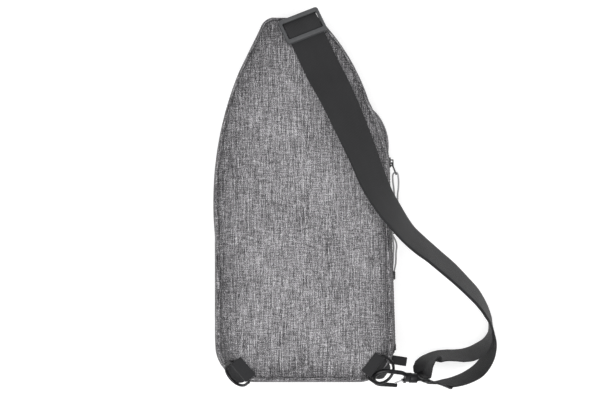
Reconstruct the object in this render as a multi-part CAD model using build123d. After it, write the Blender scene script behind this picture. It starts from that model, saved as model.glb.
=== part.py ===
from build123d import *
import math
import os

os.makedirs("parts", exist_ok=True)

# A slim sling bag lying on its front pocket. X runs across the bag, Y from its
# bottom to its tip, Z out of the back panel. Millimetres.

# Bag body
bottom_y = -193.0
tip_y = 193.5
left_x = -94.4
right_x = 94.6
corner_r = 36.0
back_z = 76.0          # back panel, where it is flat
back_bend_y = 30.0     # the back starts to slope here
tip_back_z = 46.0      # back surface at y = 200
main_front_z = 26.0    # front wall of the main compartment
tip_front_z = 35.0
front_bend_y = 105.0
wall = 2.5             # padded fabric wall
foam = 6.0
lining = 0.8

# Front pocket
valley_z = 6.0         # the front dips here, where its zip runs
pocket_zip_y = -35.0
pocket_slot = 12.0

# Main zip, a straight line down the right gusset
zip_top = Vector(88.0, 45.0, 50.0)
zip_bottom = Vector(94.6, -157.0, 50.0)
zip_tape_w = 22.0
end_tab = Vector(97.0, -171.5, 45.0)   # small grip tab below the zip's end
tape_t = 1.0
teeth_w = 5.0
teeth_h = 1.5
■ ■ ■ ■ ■
* _Stated problem_
Please return the data above exactly as given.

* _Correct response_
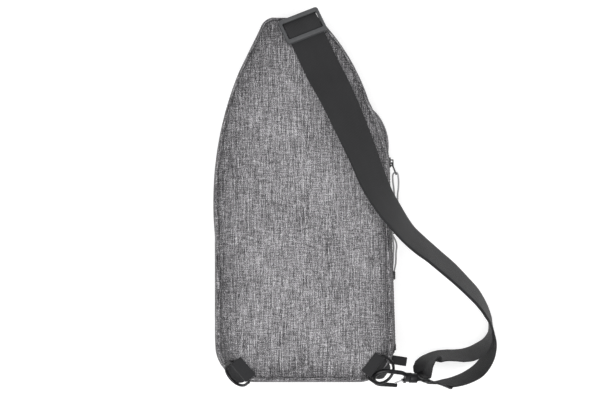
Reconstruct the object in this render as a multi-part CAD model using build123d. After it, write the Blender scene script behind this picture. It starts from that model, saved as model.glb.
=== part.py ===
from build123d import *
import math
import os

os.makedirs("parts", exist_ok=True)

# A slim sling bag lying on its front pocket. X runs across the bag, Y from its
# bottom to its tip, Z out of the back panel. Millimetres.

# Bag body
bottom_y = -193.0
tip_y = 193.5
left_x = -94.4
right_x = 94.6
corner_r = 36.0
back_z = 76.0          # back panel, where it is flat
back_bend_y = 30.0     # the back starts to slope here
tip_back_z = 46.0      # back surface at y = 200
main_front_z = 26.0    # front wall of the main compartment
tip_front_z = 35.0
front_bend_y = 105.0
wall = 2.5             # padded fabric wall
foam = 6.0
lining = 0.8

# Front pocket
valley_z = 6.0         # the front dips here, where its zip runs
pocket_zip_y = -35.0
pocket_slot = 12.0

# Main zip, a straight line down the right gusset
zip_top = Vector(88.0, 45.0, 50.0)
zip_bottom = Vector(94.6, -157.0, 50.0)
zip_tape_w = 22.0
end_tab = Vector(97.0, -171.5, 45.0)   # small grip tab below the zip's end
tape_t = 1.0
teeth_w = 5.0
teeth_h = 1.5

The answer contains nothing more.